I finally decided that CHDS stood for “Cheese Head Deficiency Syndrome”. A Cheese Head is a guy who attends football games while wearing a fake wedge of cheese on his head. You have to admit there’s a true deficiency of these in the Bay Area.
Then the presentation got to about slide 27, which displayed a screen shot of the CHDS. It’s a website front-end to the “Career History and Development System”. We were supposed to go in and make sure that all of our educational and work experience were correctly entered.
Another part of CHDS concerns “competencies”. These are “skills / knowledge / behaviors” that could be part of your job. You were supposed to identify the “competencies” that you could do and rate how well you could do them and how much better you felt you should be able to do them.
Now that we’re in the Information Technology Company (ITC), they’ve taken CHDS to a much higher level. They have a “Competency Model” with seven subdivisions of the company. Each subdivision has a number of “roles”. Each role contains “skills, knowledge and behaviors”. Each skill and/or knowledge offers suggestions for how to find learning for how to get better at it (except for the Information Management part, naturally.)
All of this is so you can come up with a “Learning Action Plan” (LAP). I told my supervisor that my Learning Action Plan for this year was to study for and take the first five parts of the Certified Records Manager (CRM) Exam. He agreed that this probably would be my LAP, but that I still had to go through the whole process.
So I spent all last Friday going through the model, identifying the skills, knowledge and behaviors, going through CHDS (if you print it out, there’s 22 pages) and rating myself on those competencies I thought applied to me. Then I wrote out my LAP. It reads (more or less): “Study for and take the first five parts of the CRM Exam.”
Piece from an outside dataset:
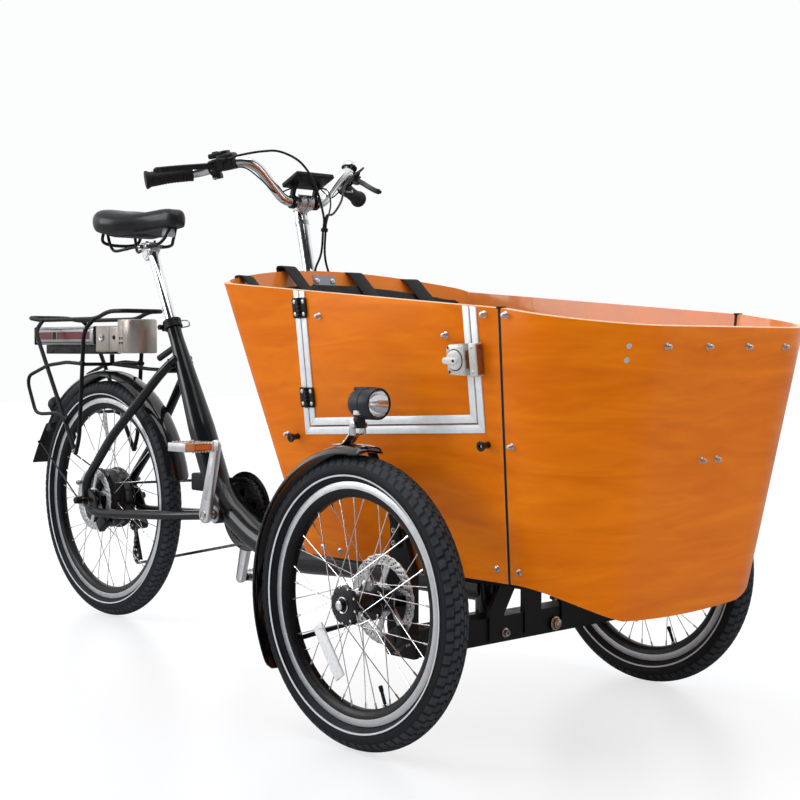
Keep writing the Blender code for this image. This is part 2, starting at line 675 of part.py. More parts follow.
def seat_post():
    """The post inside the seat tube with the clamp head that holds the saddle's rails."""
    top = SEAT_TUBE_TOP - SEAT_AXIS * POST_OUT
    bottom = along_seat_tube(POST_INSERT)
    post = rod(bottom, top + SEAT_AXIS * 0.004, POST_RADIUS, 16)
    head = block(top + Vector((-0.004, 0, 0.010)), (0.046, 0.034, 0.030))
    crown = rod(top + Vector((-0.004, -0.016, -0.010)), top + Vector((-0.004, 0.016, -0.010)),
                0.017, 12)
    axis = pivot("seat_post_axis", SEAT_TUBE_TOP, ROOT)
    node(fuse(post, crown, head), "seat_post", POLISHED, axis)
    return top, axis


def saddle(top, axis):
    """A padded saddle on two rails, lofted through sections from tail to nose."""
    tail = top.x - 0.150
    seat_z = top.z + 0.060
    sections = [(0.00, 0.30, 0.034, 0.024), (0.04, 0.80, 0.044, 0.038), (0.25, 1.00, 0.042, 0.047),
                (0.50, 0.72, 0.031, 0.046), (0.72, 0.36, 0.031, 0.050), (0.93, 0.25, 0.030, 0.052),
                (1.00, 0.14, 0.010, 0.030)]
    shape = bmesh.new()
    rings = []
    for along, width, rise, depth in sections:
        half = SADDLE_WIDTH / 2 * width
        x = tail + SADDLE_LENGTH * along
        z = seat_z + rise
        ring = [(0, z), (half * 0.90, z - 0.004), (half * 1.02, z - depth * 0.66),
                (0, z - depth)]
        ring += [(-y, height) for y, height in reversed(ring[1:-1])]
        rings.append([shape.verts.new((x, y, height)) for y, height in ring])
    count = len(rings[0])
    for first, second in zip(rings, rings[1:]):
        for i in range(count):
            j = (i + 1) % count
            shape.faces.new((first[i], first[j], second[j], second[i]))
    shape.faces.new(rings[0])
    shape.faces.new(rings[-1])
    made = finished(shape, "saddle")
    soft = made.modifiers.new("soft", "SUBSURF")
    soft.levels = 1
    soft.render_levels = 1
    made = baked(made)
    for side in (NEAR, FAR):
        rail = rounded([(tail + 0.045, side * 0.040, seat_z + 0.020),
                        (tail + 0.060, side * 0.024, top.z + 0.008),
                        (tail + 0.200, side * 0.022, top.z + 0.008),
                        (tail + 0.245, side * 0.010, seat_z - 0.010)], 0.016, 2)
        made = fuse(made, pipe(rail, 0.0035, 1))
    node(made, "saddle", SADDLE_BLACK, axis)


# Drive
def crank_arm(side, inner_y):
    """A flat arm from the spindle to the pedal, wider at the spindle."""
    lean = CRANK_LEAN if side == NEAR else CRANK_LEAN + math.pi
    tip = Vector((CRANK_LENGTH * math.sin(lean), CRANK_LENGTH * math.cos(lean)))
    along = math.degrees(math.atan2(tip.y, tip.x))
    outline = [*arc((0, 0), 0.019, along + 100, along + 260, 6),
               *arc((tip.x, tip.y), 0.0125, along - 80, along + 80, 6)]
    middle_y = side * (inner_y + 0.007)
    flat = Matrix(((1, 0, 0, BRACKET_X), (0, 0, 1, middle_y), (0, 1, 0, BRACKET_Z), (0, 0, 0, 1)))
    return sheet(outline, 0.014, flat), tip


def pedal(side, tip, arm_outer):
    """A cage pedal with its axle, open between its two side bars."""
    x = BRACKET_X + tip.x
    z = BRACKET_Z + tip.y
    start = arm_outer + RUNNING_GAP
    middle = start + 0.012 + PEDAL_LENGTH / 2
    barrel = rod((x, side * start, z), (x, side * (middle + PEDAL_LENGTH / 2 - 0.002), z), 0.0095, 10)
    body = block((x, side * middle, z), (PEDAL_WIDTH, PEDAL_LENGTH, PEDAL_HEIGHT))
    for way in (-1, 1):
        window = block((x + way * PEDAL_WIDTH * 0.235, side * middle, z),
                       (PEDAL_WIDTH * 0.29, PEDAL_LENGTH - 0.022, PEDAL_HEIGHT * 2))
        body = cut(body, window)
    label = "near" if side == NEAR else "far"
    axis = pivot("pedal_axis_" + label, (x, side * middle, z), CRANK_AXIS)
    node(fuse(body, barrel), "pedal_" + label, POLISHED, axis)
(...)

I also printed and organized all the Roles, Skills / Knowledge, Behaviors and the CHDS competencies for ITC into a large binder. After my meeting with my supervisor, I’ll hand the binder over to the next person on his list. Because you can be sure none of the others in my group have had time to look at all this either.
And we continue to refer to CHDS as “Cheese Head” because it’s easier and faster to say.